The trial court refused to admit evidence as to the speed ordinance of Covington, and also as to whether or not the negligence, of the defendant was wilful and wanton. These questions will be determined by the conclusion as to whether the law of Kentucky or the law of Ohio fixes the plaintiff’s rights and the defendant’s liability, if any, in this case. The rule is that where an action is brought in one jurisdiction for a tort committed in another, all matters relating to the right of action are governed by the lex loci delicti and all matters relating to the remedy by the lex fori. 5 Ruling Case Law, 1036.
It was admitted in argument that the ordinances of the city of Covington would not be admissible in evidence if the case were tried in the state of Kentucky. Evidence tending to impose a liability relates to the right of action and in this case is determined by the law of Kentucky. The attempt to offer in evidence the ordinance in question, sought to bring the case within the rule of Pennsylvania Co. v. McCann, 54 Ohio St., 10. In offering the ordinance in evidence it was sought by applying the rule in Pennsylvania Co. v. McCann to bring the case within the rule announced by the supreme court in *503Schell v. DuBois, Admr., 94 Ohio St., 93, namely, that the violation of an ordinance passed for the protection of the public is negligence per se. It would not be error to exclude this ordinance if the law of Kentucky is as stated. In the McCann case the supreme court was passing on an act of the general assembly which prescribed the circumstances that shall constitute prima facie evidence of a fact in issue in an action on trial in the courts of this state. The general assembly of Ohio has not passed such a law with reference to the speed of trains, and the holding in the McCann case, that the statute therein questioned was applicable to all cases tried in Ohio, if part of the line extended into this state, is not applicable to this case. Applying the rule lex loci delicti, if there was a cause of action in Kentucky was the defense valid, and did the facts in evidence give rise to a valid cause of action, or establish a valid defense ? These questions could only be determined by the law of the state of Kentucky. (Alexander v. Pennsylvania Co., 48 Ohio St., 623.) Neither the statutes, if there are any, nor the decisions of the courts of Kentucky were offered in evidence, and as the trial court could not take judicial notice of such law there was a failure of proof to establish any action against the defendant company.

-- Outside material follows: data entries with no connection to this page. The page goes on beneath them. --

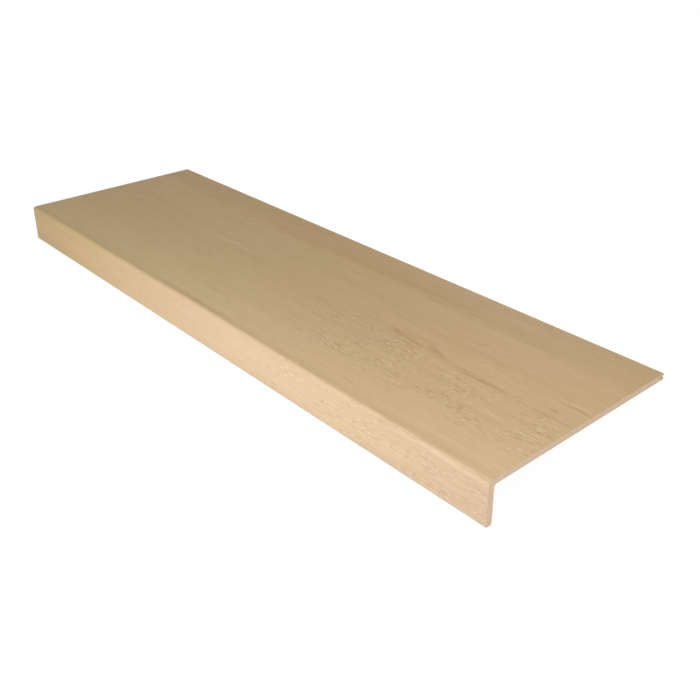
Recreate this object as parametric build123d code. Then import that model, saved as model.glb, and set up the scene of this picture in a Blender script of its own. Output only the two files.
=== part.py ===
"""A renovation stair tread: a thin board folded down at the front into a nose, laid over a worn step.

The tread is one piece. Its L-shaped section is drawn level, the way it sits on a step, and is carried
along the length. The piece is then tipped back to the pose it takes by itself on a level floor, where
it stands on the inner corner of the nose's foot and on the lower back edge.

Frame: +X along the tread, +Y from the nose to the back edge, +Z up, millimetres.
Origin: the middle of the bounding box, on the floor.
"""

from build123d import *
import math
import os

# Size of the tread
tread_length = 1000.0
tread_depth = 300.0
nose_height = 56.0

# Thickness of the stock: the board that is walked on, and the nose folded down from it
board_thickness = 8.0
nose_thickness = 8.0

# Outer bend of the nose, and the hollow left in the inner corner of the fold
nose_radius = 4.5
fold_fillet = 3.5

# Small bevel on the two cut edges of the decor: under the nose and along the back
arris_bevel = 0.5

# Groove in the back edge, at mid thickness, for a loose tongue or the lip of a wall trim
groove_height = 2.4
groove_depth = 6.0


def tread_section() -> Sketch:
    """Draws the L-shaped section, level, with the sharp front top corner at the origin.

    The sketch's own X runs from the nose to the back edge and its own Y runs up.
    """
    top_front = (0.0, 0.0)
    top_back = (tread_depth, 0.0)
    nose_foot = (0.0, -nose_height)
    inner_corner = (nose_thickness, -board_thickness)
    groove_middle = (tread_depth, -board_thickness / 2)

    with BuildSketch() as section:
        Rectangle(tread_depth, board_thickness, align=(Align.MIN, Align.MAX))
        Rectangle(nose_thickness, nose_height, align=(Align.MIN, Align.MAX))
        fillet(corner_at(section, top_front), radius=nose_radius)
        fillet(corner_at(section, inner_corner), radius=fold_fillet)
        chamfer([corner_at(section, top_back), corner_at(section, nose_foot)], length=arris_bevel)
        with Locations(groove_middle):
            Rectangle(2 * groove_depth, groove_height, mode=Mode.SUBTRACT)
    return section.sketch


def corner_at(section: BuildSketch, place: tuple[float, float]) -> Vertex:
    """Finds the corner of the section's outline that lies nearest to a place."""
    return section.vertices().sort_by_distance(place)[0]


def resting_tilt() -> float:
    """Works out, in degrees, how far the tread tips back until its back edge meets the floor.

    The nose's inner foot and the lower back edge touch the floor, so the tilt is that of the
    straight line between them.
    """
    rise = nose_height - board_thickness
    run = tread_depth - nose_thickness
    return math.degrees(math.atan2(rise, run))


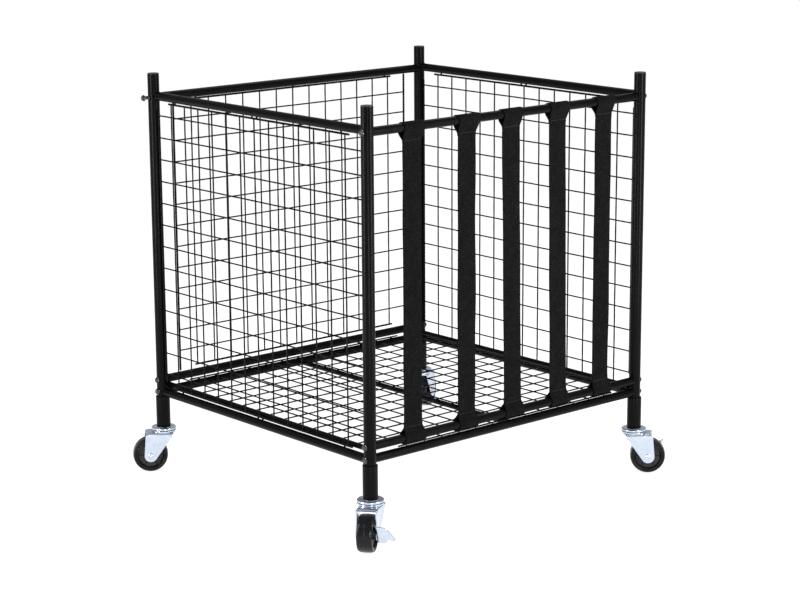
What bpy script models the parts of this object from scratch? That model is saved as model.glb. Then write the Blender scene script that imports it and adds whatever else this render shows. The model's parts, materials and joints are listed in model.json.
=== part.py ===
"""Rolling cage cart, in metres with +Z up.

A tube frame stands on four swivel casters, two of them braked. Welded wire mesh closes the
left, right and rear sides and the floor, and five elastic straps close the front, which
faces -Y. The origin is on the floor under the middle of the whole cart, casters and brake
levers included.
Run it with: blender --background --python part.py
"""

import math

import bmesh
import bpy
from mathutils import Matrix, Vector

MM = 0.001
GAP = 0.3 * MM

# The middle of the frame, seen from the middle of the whole cart.
FRAME_MIDDLE = (-4.5 * MM, 9.8 * MM, 0)

# Frame: posts at the corners of a rectangle, rails between them.
WIDTH = 590 * MM
DEPTH = 549 * MM
POST_RADIUS = 9.75 * MM
POST_BORE = 8.1 * MM
POST_BOTTOM = 100.3 * MM
POST_TOP = 686 * MM
POST_SIDES = 16
CAP_EDGE = 1.5 * MM
CAP_DEPTH = 8 * MM
LEG_RADIUS = 12 * MM
LEG_BOTTOM = 78.3 * MM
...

In Alexander v. Pennsylvania Company, supra, Bradbury, J., says in the opinion, at page 636:
“If the acts of the parties impose no obligations on the one hand and confer no rights upon the other, where they occur, no good reason is apparent why they should spring into active existence the moment the parties pass into another jurisdiction, where, if *504they had occurred therein, such relative rights and obligations would have resulted.”
The law of a foreign jurisdiction being a matter of fact should be pleaded and proved. See also Chandler v. St. L. & S. F. Rd. Co., 127 Mo. App., 34.
In Baltimore & O. S. W. Ry. Co. v. Reed, 158 Ind., 25, the court says at page 28:
“Unless the alleged wrong was actionable in the jurisdiction in which it was committed, there is no cause of action which can be carried to and asserted in any other jurisdiction.”
But one point remains for consideration, that is, in the absence of proof of the statute or laws of the state of Kentucky in the trial of an action for an alleged tort committed in that state the presumption arises on the trial of the case in Ohio that the rule in Kentucky is the common-law rule of negligence. Plaintiff’s evidence does not establish that he was guilty of contributory negligence as a matter of law. Whether his statements were true was for the jury, and the trial court erred in directing a verdict for the defendant.
The judgment of the court below will therefore be reversed and the cause remanded for a new trial.

Judgment reversed, and cause remanded.

Shohl, P. J., and Hamilton, J., concur.